The Candy Man
Year releasted: 1969by Keith Phipps
March 4th, 2001
Playing not the fun-loving imp immortalized in song by Sammy Davis Jr., but a drug-dealing English villain, aging bon vivant George Sanders stars in The Candy Man, a kidnap thriller shot under the unforgiving sunlight of Mexico City. "There's a man with a peppermint stick in his hand," Roger Calleo proclaims over a psychedelic title track, as Sanders distributes peppermint sticks to a pair of park-going children. But the candy addressed in the title and in Calleo's song is actually intended as a metaphor for the illegal drugs Sanders uses to bend a handful of hapless criminals to his will. "Everybody needs some candy... one kind or another," Sanders states ominously, and he proves his thesis by using something stronger than peppermint to leverage pot-addicted Carlos Cortés into kidnapping the child of visiting Hollywood star Leslie Parrish. But Sanders doesn't anticipate his reefer-mad henchman getting beaten to the punch, as Parrish's little girl is kidnapped by a delusional woman reeling from the death of her child. But the tweed-favoring master criminal finds ways to bend even this to his advantage.

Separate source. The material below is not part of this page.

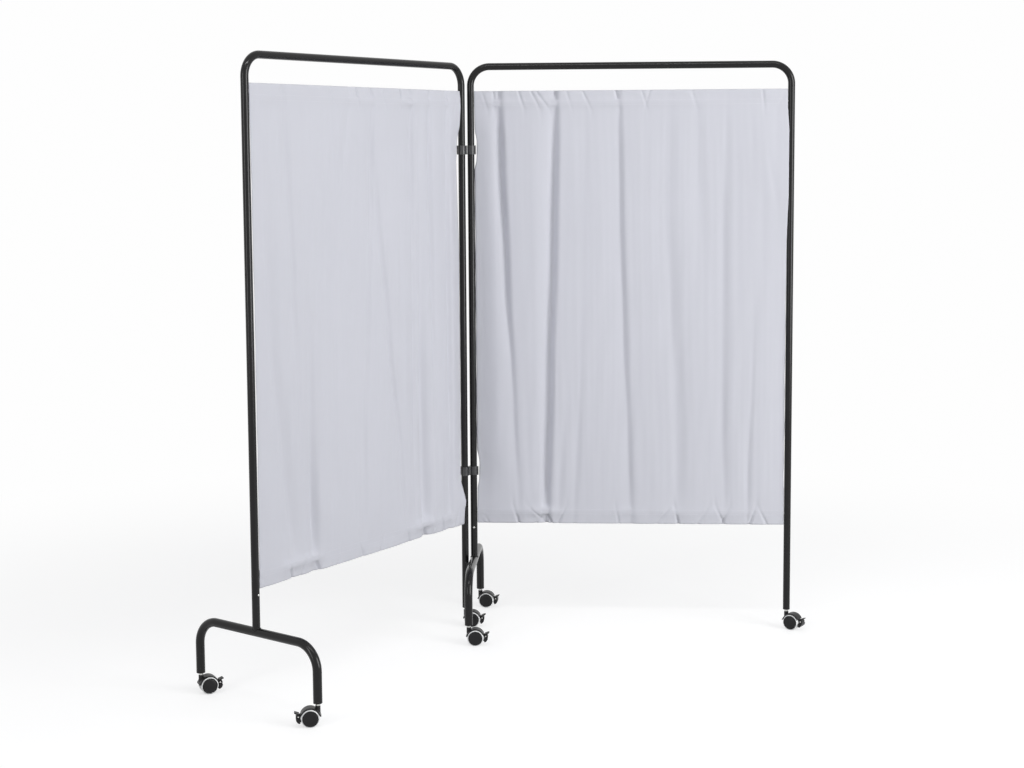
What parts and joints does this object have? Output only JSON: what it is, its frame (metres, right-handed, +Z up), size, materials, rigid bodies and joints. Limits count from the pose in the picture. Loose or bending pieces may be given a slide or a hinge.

Meanwhile, Parrish's agent sees an angle of his own. "It would be terrible if something happened to the baby," he says, "but a story like this would be a hell of a break." Could he be the man behind the candy man? A series of terse phone calls heightens the tension, as does the toddling kidnappee, who wanders away from her captors and into a cathedral apparently constructed out of badly stored stock footage. When she later dangles on the edge of a tall building, could anyone be so heartless as to leave her in harm's way? This candy man can, but Sanders soon finds his plans thwarted by his own fall from on high, his evil reign brought to an end as Parrish's tot waddles back into her arms.